Questa trovata del ferrero rocher mi ha fatto sorridere, ma la trovo davvero un colpo di genio.
“«Forse, ho trovato un soggetto che potrà interessarti!» disse il suo amico rimanendo seduto e mantenendo gli occhi puntati sullo schermo del PC,”
Trovo azzeccata l’idea che questa Erzsebet Bathory dei giorni nostri individui le sue vittime non tra le contadinelle ungheresi, ma tramite il web
“zero negativo”
Buono a sapersi…
Buongiorno Ivan, il finale mi ha stupito, l’ho trovato divertente. Concordo con i commenti che i personaggi sono poco caratterizzati, ma le poche frasi sono uno stimolo oltre che un limite, per esempio: oggi quasi tutti conoscono la capoeira e le sue origini, io avrei evitato di spiegarlo così guadagnavi due righe buone 🙂
E anche a te, non posso che dare ragione. Ho dato più importanza alla lotta anziché ai personaggi… Mi rifarò!
Ciao Ivan, io posso dirti che mi sarebbe piaciuto saperne di più circa le vicende di Elisabetta Bathory, ho apprezzato la primissima parte. Per il resto concordo con Raffaele e Micol, la caratterizzazione dei personaggi e delle ambientazioni secondo me è importante perché permettono al lettore di visualizzare nella propria mente e immedesimarsi nella situazione. Le 1500 parole ti spingono ad essere concreto, sintetico, quindi dovrai sacrificare le parti superflue per concentrarti solo sui fattori più importanti e dare alle tue storie conclusioni meglio costruite. Inoltre, se 1500 parole ti stanno strette, puoi scrivere delle serie, anche di due o tre episodi, che ti consentiranno di dire qualcosa in più, ma credo che con la pratica padroneggerai il tutto?! Un saluto, alla prossima!
Ciao Antonino, mi sembra di aver intuito che, come qualche altro all’interno del gruppo, anche tu ascolti musica metal, quindi non mi sorprende che la storia della contessa Bathory ti ha provocato un certo interesse… Quando mi sentirò pronto per iniziare a scrivere una serie lo farò, ma per adesso rischierei di farvi annoiare. Ci vediamo al prossimo LibriCK, spero.

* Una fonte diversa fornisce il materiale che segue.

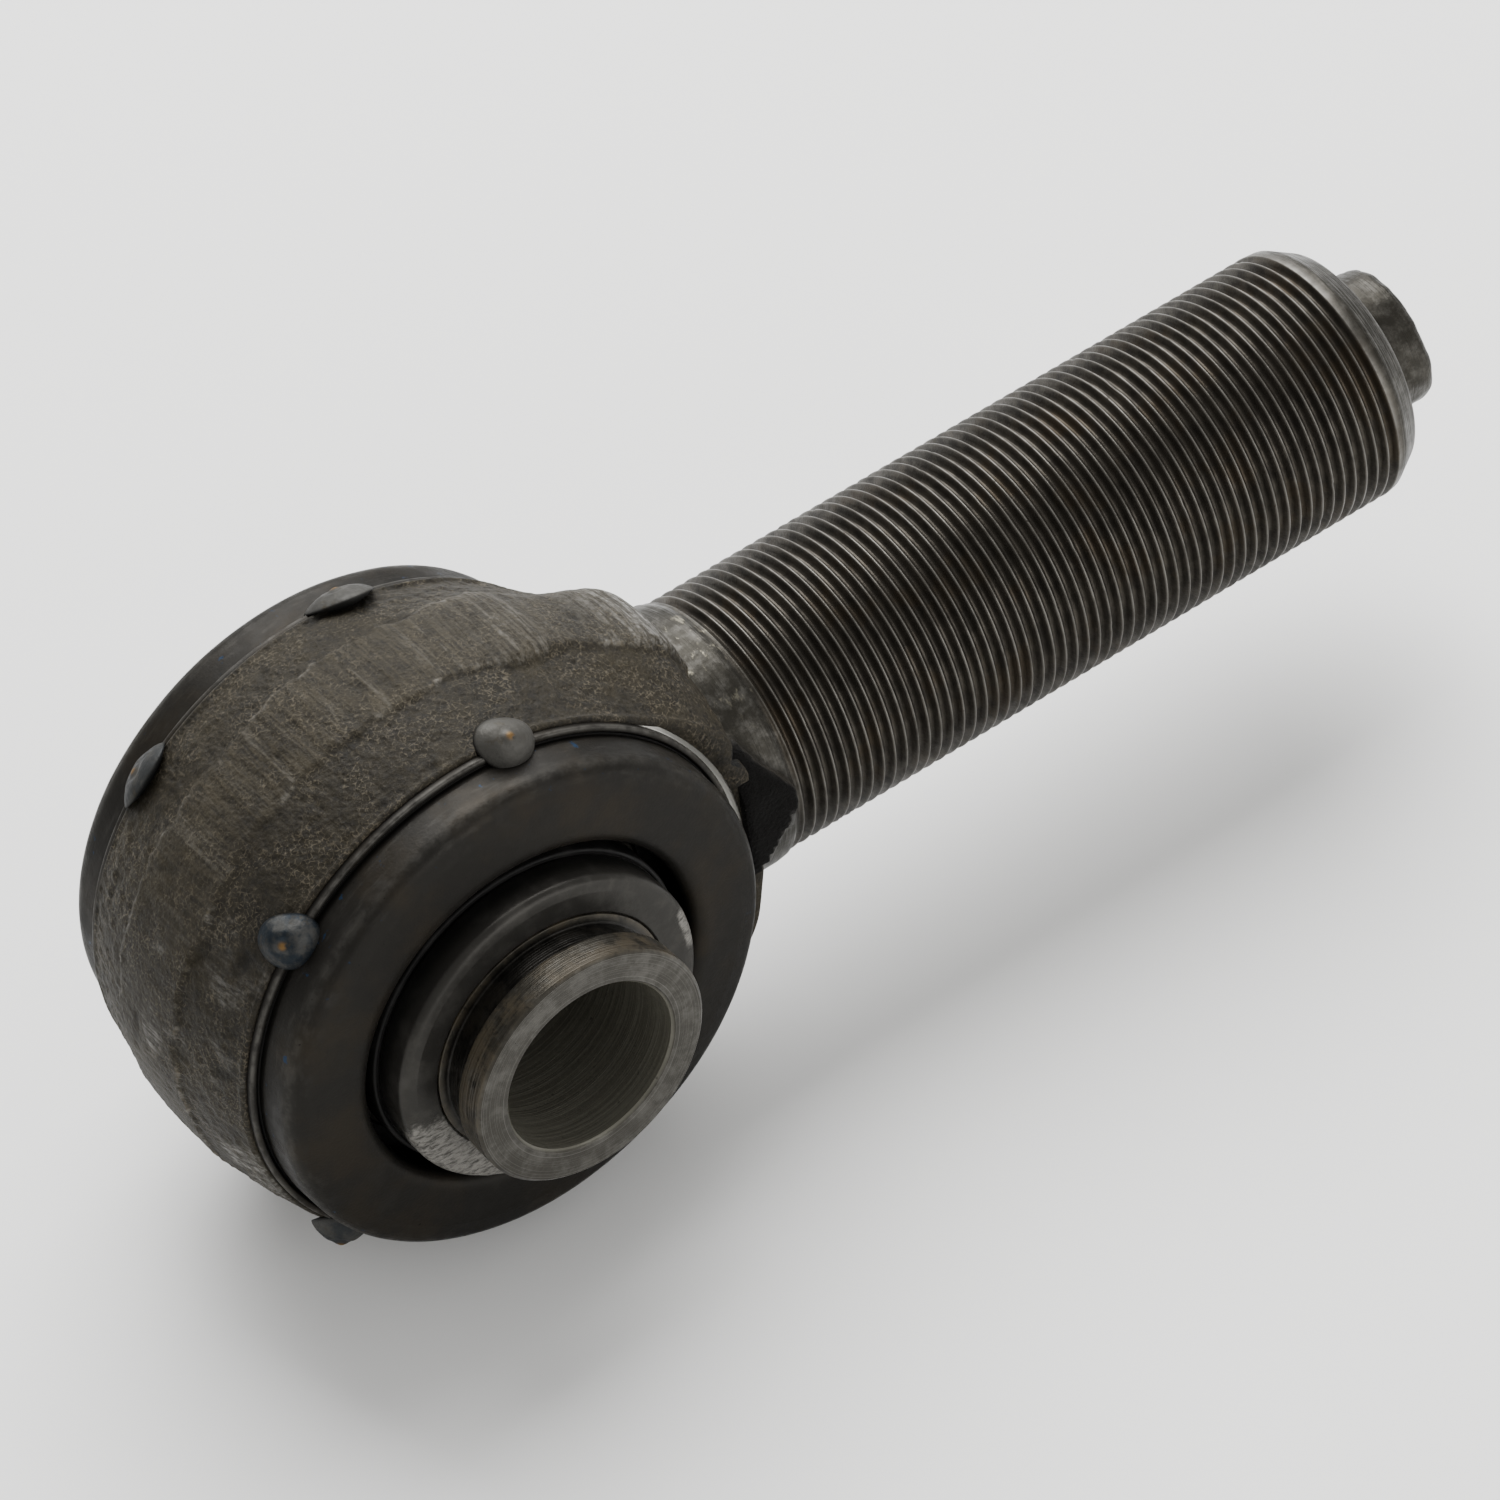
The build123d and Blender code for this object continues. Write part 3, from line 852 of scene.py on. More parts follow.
def eye_forging(sizes):
    """The eye as one closed ring of points: bore, near face, outer skin and far face, for 800
    angles. The faces follow the half width, which grows towards the shoulder's cheeks."""
    count, rows = 800, 96
    angle = around(count)[:, None]
    degrees = np.degrees(angle)
    half = mm(sizes.half_width)
    cheek = mm(sizes.shoulder_half_width) - half
    near_shank = step(46, 24, turn_gap(degrees, 0))
    share = np.sin(np.linspace(-1, 1, rows) * math.pi / 2 * 0.96) / math.sin(math.pi / 2 * 0.96)
    share = 0.45 * share + 0.55 * np.linspace(-1, 1, rows)
    share = share[None]
    width = half + cheek * near_shank
    y = share * width
    radius, channels = forging_surface(sizes, angle, y, share)
    edge = step(0.975, 1.0, np.abs(share))
    radius = radius - 0.25 * edge
    skin = joined(radius * np.cos(angle), y, radius * np.sin(angle))

    # a face: from the skin's last row inwards over the spot face to the bore
    faces = {}
    for side, sign in SIDES.items():
        outer = radius[:, :1] if sign < 0 else radius[:, -1:]
        rim = np.minimum(outer - 0.35, SPOT_FACE_RADIUS)
        floor_at = width - 0.22 * near_shank
        rows_in = [(outer - 0.15, width), (rim + 0.03, width), (rim - 0.05, floor_at),
                   (np.minimum(rim - 0.1, FACE_JOINT_RADIUS), floor_at), (30.2 + 0 * outer, half),
                   (28.3 + 0 * outer, half), (28.0 + 0 * outer, half - 0.3)]
        faces[side] = [joined(r * np.cos(angle), sign * h, r * np.sin(angle))
                       for r, h in rows_in]
    bore = [turned(np.array([[mm(sizes.bore_radius), y_at]]), count)
            for y_at in (-half * 0.5, 0.0, half * 0.5)]
    grid = np.concatenate(faces["near"][::-1] + [skin] + faces["far"] + bore[::-1], axis=1)
    inner = len(faces["near"])
    extra = grid.shape[1] - inner - rows
    channels = {name: np.pad(np.broadcast_to(values, (count, rows)), ((0, 0), (inner, extra)))
                for name, values in channels.items()}
    crescent = np.zeros(grid.shape[:2])
    crescent[:, inner - 4:inner - 2] = step(60, 42, turn_gap(degrees, 0))
    channels["faced"] = crescent
    return ring_piece("forged_eye", "eye", "forged_skin", grid, channels)


def shank_surface(sizes, eye, x, angle):
    """Radius and material channels of the shank at x and angle about its axis, atan2(z, y).
    The thread is nearly flat-topped, with straight flanks: it lies
    depth * clip((d - 0.10) / 0.70, 0, 1) + 0.05 * d below the crest, where d is the distance to the
    crest line as a share of half the pitch, and the crest line is at
    x = first crest + pitch * (turns + angle / full turn). Neck and chamfer cut it off."""
    pitch = mm(sizes.pitch)
    crest_radius = mm(sizes.thread_radius)
    turns = (x - mm(sizes.first_crest)) / pitch - angle / TURN
    off_crest = np.abs(turns - np.round(turns)) * 2
    cut = np.clip((off_crest - 0.10) / 0.70, 0, 1)
    place = joined(x, 15 * np.cos(angle), 15 * np.sin(angle))
    run_in = step(mm(sizes.thread_start) - 1.5, mm(sizes.thread_start) + 0.9, x)
    run_out = step(mm(sizes.thread_end) + 0.2, mm(sizes.thread_end) - 0.9, x)
    nicks = np.clip(rough_noise(place, 1.3, 61, 2) - 0.75, 0, 1) * (1 - cut)
    thread = crest_radius - mm(sizes.thread_depth) * cut * run_in * run_out - 0.05 * off_crest
    thread = thread - 0.35 * nicks * run_in
    neck = mm(eye.neck_radius)
    level = neck + (thread - neck) * step(36.6, 38.4, x + 0.25 * rough_noise(place, 3.0, 67, 2))
    slope = (crest_radius - mm(sizes.tip_radius)) / (mm(sizes.tip) - mm(sizes.thread_end))
    chamfer = crest_radius - (x - mm(sizes.thread_end)) * slope
    radius = np.minimum(level, chamfer)

    # the corner of rough forging that the lathe missed, low on the near side
    z, y = 15 * np.sin(angle), 15 * np.cos(angle)
    left = (37.8 - 0.72 * np.clip(z - 3.0, 0, 20) - 1.05 * np.clip(0.3 - z, 0, 20)
            + 0.35 * rough_noise(place, 2.5, 71, 3))
    missed = step(-0.4, 0.4, left - x) * step(-9.0, -7.0, z) * step(11.5, 9.5, z)
    missed = missed * step(-9, -11, y)
    flat = np.where(y < -8, 15.9 / np.maximum(-np.cos(angle), 0.5), 0)
    rough = 0.22 * rough_noise(place, 1.6, 73, 3)
    raised = np.clip(np.maximum(flat, neck + 0.50) + rough, 0, 16.6)
    radius = radius + missed * np.clip(raised - radius, 0, 2.5)
    bare = step(mm(sizes.thread_start) + 0.6, mm(sizes.thread_start) - 1.2, x) * (1 - missed)
    tip_band = step(mm(sizes.thread_end) - 0.5, mm(sizes.thread_end) + 0.3, x)
    channels = {
        # crest line lighter in the material: partly worn steel, partly painted highlight
        "crest": (1 - step(0.05, 0.16, off_crest)) * run_in * run_out * (1 - missed),
        "bare": np.maximum(bare, tip_band),
        "raw": missed,
        "torn": bare * step(-14, -2, y) * step(8, -2, y) * step(-2, 6, z) * (1 - missed),
    }
    return radius, channels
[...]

Ciao Ivan. Il limite dei caratteri gioca effettivamente a sfavore dei racconti pubblicati su Edizioni Open, ma è uno stimolo interessante. Io l’ho affrontato come un esercizio, mi ha insegnato a “guardare” al necessario per la storia tagliando tutto il resto. Mi ci è voluto un bel po’ prima di ingranare, ma alla fine sono contenta di esserci riuscita almeno in parte. Amo le serie proprio perché mi sento stretta nei caratteri di un solo LibriCk. Quanto al consiglio che ti ha dato Raffaele sono d’accordo, i lettori amano immedesimarsi con un personaggio che hanno imparato a conoscere bene, pregi e difetti, ed è entrato nel loro immaginario.

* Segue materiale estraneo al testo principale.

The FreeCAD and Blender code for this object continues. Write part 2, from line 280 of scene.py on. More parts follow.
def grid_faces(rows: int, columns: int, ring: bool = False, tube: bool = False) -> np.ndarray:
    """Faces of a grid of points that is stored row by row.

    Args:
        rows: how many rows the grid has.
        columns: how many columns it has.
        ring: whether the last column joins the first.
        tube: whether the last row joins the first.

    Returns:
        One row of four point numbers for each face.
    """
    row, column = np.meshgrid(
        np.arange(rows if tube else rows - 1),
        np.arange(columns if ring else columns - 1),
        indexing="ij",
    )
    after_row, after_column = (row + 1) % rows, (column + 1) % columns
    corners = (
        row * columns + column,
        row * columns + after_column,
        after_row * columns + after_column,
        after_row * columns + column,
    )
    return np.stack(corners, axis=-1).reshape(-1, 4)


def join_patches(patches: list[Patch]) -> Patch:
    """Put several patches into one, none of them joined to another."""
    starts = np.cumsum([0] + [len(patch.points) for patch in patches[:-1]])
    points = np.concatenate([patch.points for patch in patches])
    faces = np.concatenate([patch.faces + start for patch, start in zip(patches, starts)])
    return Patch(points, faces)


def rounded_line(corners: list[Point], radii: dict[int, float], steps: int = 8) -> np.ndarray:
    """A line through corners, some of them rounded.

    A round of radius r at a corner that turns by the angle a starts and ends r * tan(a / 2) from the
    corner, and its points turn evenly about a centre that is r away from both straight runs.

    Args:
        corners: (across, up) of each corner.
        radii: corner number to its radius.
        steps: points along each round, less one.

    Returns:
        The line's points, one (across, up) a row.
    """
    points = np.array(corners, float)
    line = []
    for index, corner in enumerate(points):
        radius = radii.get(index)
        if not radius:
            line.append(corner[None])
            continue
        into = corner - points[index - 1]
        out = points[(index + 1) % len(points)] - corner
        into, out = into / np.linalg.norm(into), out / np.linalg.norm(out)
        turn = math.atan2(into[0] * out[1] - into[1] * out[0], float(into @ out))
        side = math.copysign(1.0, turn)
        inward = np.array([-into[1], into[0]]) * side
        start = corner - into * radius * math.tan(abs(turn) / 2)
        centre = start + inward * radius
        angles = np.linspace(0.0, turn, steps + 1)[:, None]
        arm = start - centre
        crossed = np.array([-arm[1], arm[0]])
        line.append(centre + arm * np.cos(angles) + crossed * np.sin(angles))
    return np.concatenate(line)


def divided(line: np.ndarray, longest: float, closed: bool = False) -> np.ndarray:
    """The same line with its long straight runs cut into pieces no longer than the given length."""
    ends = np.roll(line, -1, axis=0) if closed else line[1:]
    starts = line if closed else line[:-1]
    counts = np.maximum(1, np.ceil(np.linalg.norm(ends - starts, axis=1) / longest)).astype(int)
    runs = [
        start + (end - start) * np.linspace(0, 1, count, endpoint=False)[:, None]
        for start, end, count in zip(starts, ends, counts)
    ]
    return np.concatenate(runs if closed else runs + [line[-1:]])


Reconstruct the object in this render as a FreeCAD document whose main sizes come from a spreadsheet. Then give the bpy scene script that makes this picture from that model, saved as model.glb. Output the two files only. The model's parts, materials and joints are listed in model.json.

Ciao Micol, grazie per aver letto il LibriCK. Sono d’accordo che il limite di 1500 è interessante, proprio perché fa parte dell’allenamento di questa palestra. Sarà un allenamento duro per me, perché prima di cominciare a spingere pesi, ovvero iniziare a scrivere una serie, dovrò mettermi a dieta e perdere peso, in modo da riuscire a capire quali grassi devo eliminare in una storia e quali proteine aggiungere. Ihihihih
A mio parere il racconto è un poco confusionario, soprattutto quando stacchi da un personaggio per introdurne uno nuovo: aiuterebbe il lettore evidenziare gli stacchi con uno spazio in più o un segno tra un paragrafo e l’altro.
Però il punto debole di questo racconto è la credibilità che richiedi a chi legge: i personaggi devono essere i più reali possibile, soprattutto nei loro punti deboli. Questo avvicina il lettore alla storia, in certi casi addirittura lo aiuta ad identificarsi con un personaggio… insomma crea un legame.
Se rivedi il testo in termini, la stori ne guadagnerà in fluidità e credibilità.
Alla prossima lettura.
Ciao Raffaele, normalmente adopero il tasto TAB per passare da un personaggio all’altro e salto un rigo nei cambi di periodi, ma qui non si può, comunque ho notato che altri usano degli *** quindi lo farò perché hai ragione. Per quanto riguarda le descrizioni dei personaggi non sono riuscito a fare di meglio in 1500 caratteri, altrimenti avrei dovuto tagliare altro a parer mio più importante. Spero che ti soddisferò con altre storie.
È stato un vero piacere, e devi dire a Vladimiro di rifarsi vivo al più presto!
Ciao Ivan, mi hai strappato anche tu un sorriso. Ho sentito Vladimiro, ti ringrazia per l’omaggio che gli hai fatto!